Their weeping sounds move into the long night

The refrain, as elsewhere in the lyrics, keeps the nation at center.  The third line could be taken as a reference the proud nationalist trope of fighting foreign enemies in the past.

The final verse ends with a couple of questions, highlighting the soldier’s abiding identity to the nation on the one hand – and, on the other hand, the fact that prayer could go only so far in alleviating the anguish of endless warfare.

Có những lúc tiếng chuông đêm đêm vọng về rừng sâu.
Rưng rưng tôi chấp tay nghe hồn khóc đến rướm máu
Quê hương non nước tôi ai gây hận thù tội tình?
Nhà Việt Nam yêu dấu ơi bao giờ thanh bình?

When church bells echo into the deep woods.
I fold my hands and listen to my soul weep until it bleeds.
My country, my land, who have caused hatred and crime?
My beloved House of Vietnam: when will be peace?

Unlike some of the songs on this list, there is no “definitive” recording of this classic.  Below are three recordings before 1975.  I’d pick the version by Chế Linh if pressed for only one, partially because it smartly employs a choir at the start and especially for the usual instrumental break.

Terrific too is the recording from Elvis Phương.

There have been other versions from the diaspora since the war, including live recordings for productions created by Anh Bằng’s own company in Little Saigon. But my favorite postwar video is a completely amateur performance, and probably unrehearsed, shown below.  It was a gathering of Vietnamese Catholics in Germany six years ago.

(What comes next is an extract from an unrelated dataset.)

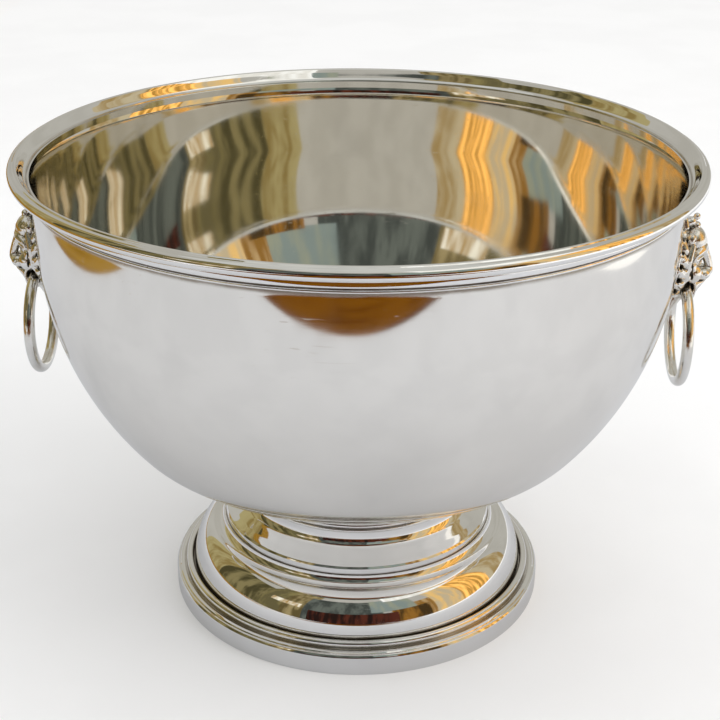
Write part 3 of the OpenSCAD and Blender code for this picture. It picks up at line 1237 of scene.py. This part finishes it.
    def build(self, side: Side, finish: bpy.types.Material) -> bpy.types.Object:
        """Sculpts and dresses one mask.

        Args:
            side: The side that it stands on.
            finish: Its material.

        Returns:
            The mask.
        """
        clay = Clay((-17, 0, -24), (16, 22, 42), self.pitch)
        self.plate(clay)
        clay.shift = np.array(self.face)
        self.skull(clay)
        self.mane(clay)
        self.features(clay)
        self.fitted(clay)
        depth, corner = clay.both_halves()
        depth = 0.6 * depth + 0.4 * softened(depth, 1)
        points, quads, grid = skinned(depth, corner, self.pitch)
        around = softened(np.clip(depth, -2.5, 2.5), 3)
        where = tuple(np.clip(np.round(grid).astype(int).T, 0, np.array(depth.shape)[:, None] - 1))
        # How deep each point lies in a hollow of the sculpt; the cast finish paints these dark, partly as
        # deposit and partly as painted shade.
        hollow = np.clip(-around[where] * 2.6 + 0.15, 0, 1)
        # The open mouth is a tall oval, a little behind and above the hinge axis, with painted shade inside
        mouth = ((points[:, 0] + 0.5) / 3.4) ** 2 + ((points[:, 2] - 0.6) / 5.0) ** 2
        hollow = np.maximum(hollow, np.clip(4.0 * (1.25 - mouth), 0, 1) * (np.abs(points[:, 1]) < 8.0))
        points = (points + np.array([self.hinge_r, 0, self.hinge_z])) * MM
        mesh = as_mesh("lion_mask_" + side.label, points, quads, None)
        mesh.transform(side.turn)
        mark(mesh, "hollow", hollow)
        mask = new_object("lion_mask_" + side.label, mesh)
        settle(mask, Body.VESSEL, Slot.CAST, finish, "mask_" + side.label)
        return mask


@dataclass
class DropRing:
    """A plain drop ring of round wire, a little uneven in thickness."""

    hinge: Vector
    across: float = 58.0
    wire: float = 5.7
    steps: int = 192
    sides: int = 40

    def build(self, side: Side, body: Body, finish: bpy.types.Material) -> bpy.types.Object:
        """Bends the wire into its ring and dresses it.

        Args:
            side: The side that it hangs on.
            body: The body that it rides on.
            finish: Its material.

        Returns:
            The ring.
        """
        middle = (self.across - self.wire) / 2
        u = np.arange(self.steps)[:, None] * 2 * math.pi / self.steps
        v = np.arange(self.sides)[None, :] * 2 * math.pi / self.sides
        # The top of the ring, where it runs into the mask, is marked for painted shade.
        top = np.exp(-(((u - math.pi) / 0.32) ** 2))
        thick = self.wire / 2 * (1 - 0.008 * (1 + np.sin(3 * u))) + 0 * v
        r = middle + thick * np.cos(v)
        points = np.stack([
            self.hinge.x / MM + thick * np.sin(v),
            r * np.sin(u),
            self.hinge.z / MM - middle - r * np.cos(u),
        ], -1).reshape(-1, 3)
        faces = [
            (
                i * self.sides + j,
                (i + 1) % self.steps * self.sides + j,
                (i + 1) % self.steps * self.sides + (j + 1) % self.sides,
                i * self.sides + (j + 1) % self.sides,
            )
            for i in range(self.steps)
            for j in range(self.sides)
        ]
        mesh = as_mesh("drop_ring_" + side.label, points * MM, faces, None)
        mesh.transform(side.turn)
        # Painted shade at the top of the ring, where it runs into the mask.
        mark(mesh, "hollow", np.repeat(top[:, 0] * 0.5, self.sides))
        ring = new_object("drop_ring_" + side.label, mesh)
        settle(ring, body, Slot.CAST, finish, "ring_" + side.label)
        return ring


# --------------------------------------------------------------------------- studio


def only_reflected(card: bpy.types.Object) -> None:
    """Marks a studio card that shows in reflections and nowhere else.

    Args:
        card: The card.
    """
    for ray in ("camera", "diffuse", "shadow", "transmission", "volume_scatter"):
        setattr(card, "visible_" + ray, False)


@dataclass(frozen=True)
class Panel:
    """A curved panel of the room round the bucket, seen only in reflections.

    Azimuth runs from the front (-Y) towards +X, and elevation is above the table, both in degrees.
    The colours are the light that it gives.
    """

    name: str
    azimuth: tuple[float, float]
    elevation: tuple[float, float]
    colour: tuple[float, float, float]
    second: tuple[float, float, float]
    away: float = 3.0
    stripes: float = 9.0
    rise: float = 1.5

    def build(self) -> None:
        """Sets the panel up."""
        first, last = self.azimuth
        steps = max(2, math.ceil((last - first) / 5))
        points = [
            (self.away * math.sin(a), -self.away * math.cos(a), 0.15 + self.away * math.tan(math.radians(e)))
            for e in self.elevation
            for a in np.radians(np.linspace(first, last, steps + 1))
        ]
        faces = [(i, i + 1, i + steps + 2, i + steps + 1) for i in range(steps)]
        mesh = bpy.data.meshes.new(self.name)
        mesh.from_pydata(points, [], faces)
        scale = (self.stripes / self.away, self.stripes / self.away, self.rise / self.away)
        mesh.materials.append(Plain(self.name, self.colour, self.second, True, scale).paint())
        only_reflected(new_object(self.name, mesh))


@dataclass(frozen=True)
class Sheet:
    """A flat sheet of the studio, level, at a height in metres."""

    name: str
    low: tuple[float, float]
    high: tuple[float, float]
    at: float
    finish: Plain
    reflected_only: bool = True

    def build(self) -> None:
        """Lays the sheet."""
        (x0, y0), (x1, y1) = self.low, self.high
        mesh = bpy.data.meshes.new(self.name)
        corners = [(x, y, self.at) for x, y in ((x0, y0), (x1, y0), (x1, y1), (x0, y1))]
        mesh.from_pydata(corners, [], [(0, 1, 2, 3)])
        mesh.materials.append(self.finish.paint())
        sheet = new_object(self.name, mesh)
        if self.reflected_only:
            only_reflected(sheet)


@dataclass
class Studio:
    """Pale floor, soft light, reflection cards and the camera."""

    lens: float = 72.05
    camera_back: float = 689.2
    camera_side: float = 1.1
    camera_high: float = 441.7
    pitch: float = 24.47
    roll: float = 0.39
    azimuth: float = 2.0
    sky: float = 1.0
    lamp_at: tuple[float, float, float] = (1.6, -0.8, 1.5)

    def table(self) -> None:
        """Lays the pale floor, and over it the cloth and the wood that only the silver shows."""
        pale = Plain("pale_floor", (0.92, 0.92, 0.92), (0.90, 0.90, 0.90))
        cloth = Plain("cloth", (0.59, 0.60, 0.63), (0.565, 0.575, 0.605), scale=(7.0, 7.0, 7.0))
        wood = Plain("table_wood", (0.20, 0.075, 0.006), (0.11, 0.036, 0.003), True, (5.0, 60.0, 1.0))
        golden = Plain("golden_wood", (0.38, 0.22, 0.04), (0.28, 0.15, 0.02), True, (50.0, 4.0, 1.0))
        for sheet in (
            Sheet("floor", (-6, -6), (6, 6), 0.0, pale, False),
            Sheet("cloth", (-0.615, -0.555), (0.63, 0.66), 0.0004, cloth),
            Sheet("wood_front", (-0.6, -3), (0.6, -0.555), 0.0006, wood),
            Sheet("wood_left", (-3, -0.6), (-0.61, 3), 0.0008, golden),
        ):
            sheet.build()

    def room(self) -> None:
        """Sets up the walls, windows and dark furniture that the silver shows."""
        for panel in (
            Panel("wall", (-180, 180), (-6, 80), (0.47, 0.455, 0.41), (0.43, 0.415, 0.37), 3.4, 3.0),
            Panel("left_warm", (-130, -98), (-4, 52), (0.40, 0.34, 0.16), (0.25, 0.18, 0.06)),
            Panel("left_dark", (-102, -64), (-4, 42), (0.07, 0.06, 0.025), (0.24, 0.20, 0.09), 2.9),
            Panel("left_dim", (-66, -48), (-4, 60), (0.13, 0.11, 0.05), (0.24, 0.20, 0.08)),
            Panel("left_front", (-50, -28), (-4, 60), (0.12, 0.09, 0.035), (0.34, 0.27, 0.13)),
            Panel("left_lamp", (-58, -36), (18, 26), (0.95, 0.90, 0.74), (0.40, 0.24, 0.06), 2.8, 14.0),
            Panel("front_teal", (-34, 20), (-4, 48), (0.055, 0.062, 0.055), (0.13, 0.145, 0.125), 2.9),
            Panel("front_pale", (12, 44), (20, 50), (0.23, 0.28, 0.26), (0.31, 0.33, 0.25), 2.8),
            Panel("front_low", (-30, 30), (-4, 17), (0.02, 0.01, 0.008), (0.09, 0.025, 0.015), 2.7, 14.0),
            Panel("brown", (26, 52), (-4, 21), (0.06, 0.035, 0.012), (0.30, 0.14, 0.025), 2.75, 16.0),
            Panel("amber_dim", (44, 62), (-4, 32), (0.28, 0.14, 0.03), (0.50, 0.34, 0.16), 2.85, 16.0),
            Panel("cream", (56, 84), (-4, 46), (0.56, 0.46, 0.30), (0.85, 0.55, 0.20), 2.8, 12.0),
            Panel("amber", (76, 100), (-4, 46), (0.50, 0.26, 0.05), (1.50, 0.78, 0.20), 2.7, 22.0),
            Panel("right_warm", (98, 122), (-4, 46), (0.54, 0.46, 0.30), (0.36, 0.25, 0.10), 2.85, 12.0),
            Panel("window", (24, 108), (46, 68), (1.05, 1.05, 1.0), (0.85, 0.83, 0.76), 2.6),
        ):
            panel.build()
        ceiling = Plain("ceiling", (0.60, 0.60, 0.56), (0.52, 0.52, 0.49), True, (1.0, 1.0, 1.0))
        Sheet("ceiling", (-4, -4), (4, 4), 6.0, ceiling).build()

    def light(self) -> None:
        """Sets the soft overall light and a soft lamp from the right."""
        world = bpy.data.worlds.new("soft_light")
        world.use_nodes = True
        back = world.node_tree.nodes["Background"]
        back.inputs["Color"].default_value = (1.0, 1.0, 1.0, 1.0)
        back.inputs["Strength"].default_value = self.sky
        bpy.context.scene.world = world
        data = bpy.data.lights.new("soft_lamp", "AREA")
        data.size, data.energy = 1.2, 12.0
        lamp = bpy.data.objects.new("soft_lamp", data)
        lamp.location = Vector(self.lamp_at)
        lamp.rotation_euler = Vector(self.lamp_at).to_track_quat("Z", "Y").to_euler()
        lamp.visible_glossy = lamp.visible_camera = False
        bpy.context.scene.collection.objects.link(lamp)

    def camera(self) -> None:
        """Sets up the camera."""
        data = bpy.data.cameras.new("camera")
        data.lens, data.sensor_width = self.lens, 36.0
        data.clip_start, data.clip_end = 0.01, 50.0
        camera = bpy.data.objects.new("camera", data)
        bpy.context.scene.collection.objects.link(camera)
        place = Matrix.Translation(Vector((self.camera_side, -self.camera_back, self.camera_high)) * MM)
        tilt = Matrix.Rotation(math.radians(90 - self.pitch), 4, "X")
        tilt = tilt @ Matrix.Rotation(math.radians(self.roll), 4, "Z")
        camera.matrix_world = Matrix.Rotation(math.radians(self.azimuth), 4, "Z") @ place @ tilt
        bpy.context.scene.camera = camera

    def build(self) -> None:
        """Sets up everything."""
        self.table()
        self.room()
        self.light()
        self.camera()
        scene = bpy.context.scene
        scene.view_settings.view_transform = "Standard"
        scene.cycles.glossy_bounces = 10


def main() -> None:
    """Builds the bucket round the frame and sets up the studio."""
    logging.basicConfig(level=logging.INFO, format="%(name)s %(message)s")
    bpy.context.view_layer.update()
    Studio().build()
    bowl = Bowl()
    Vessel(bowl, Rim(bowl), Foot(bowl)).build()
    hinge = Vector(next(j for j in frame["joints"] if j["name"] == "ring_right_swing")["pos_m"])
    cast = CastSilver("mask_silver").paint()
    drawn = CastSilver("ring_silver", gloss=0.09).paint()
    for side, body in ((Side.RIGHT, Body.RING_RIGHT), (Side.LEFT, Body.RING_LEFT)):
        LionMask(bowl, hinge).build(side, cast)
        DropRing(hinge).build(side, body, drawn)


if __name__ == "__main__":
    main()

The people on stage come from Hamburg and, starting around 1:25, take turn to sing the lyrics to pre-recorded instrumentation. The singing does not always match the music. It is, in fact, pretty terrible.  But it doesn’t really matter, since it isn’t individuals but the nation that is at stake here.  (It has to do with protests against China in Vietnam earlier that year.)  The singers line up and step forward in turn, as if lining up behind a lectern at church to deliver the prayer of the faithful to the Almighty.

This video, I think, illustrates the potentially fearsome power of nationalism.  It is an example of the Vietnamese imagined community, extended to the diaspora, even though the war was over four decades ago.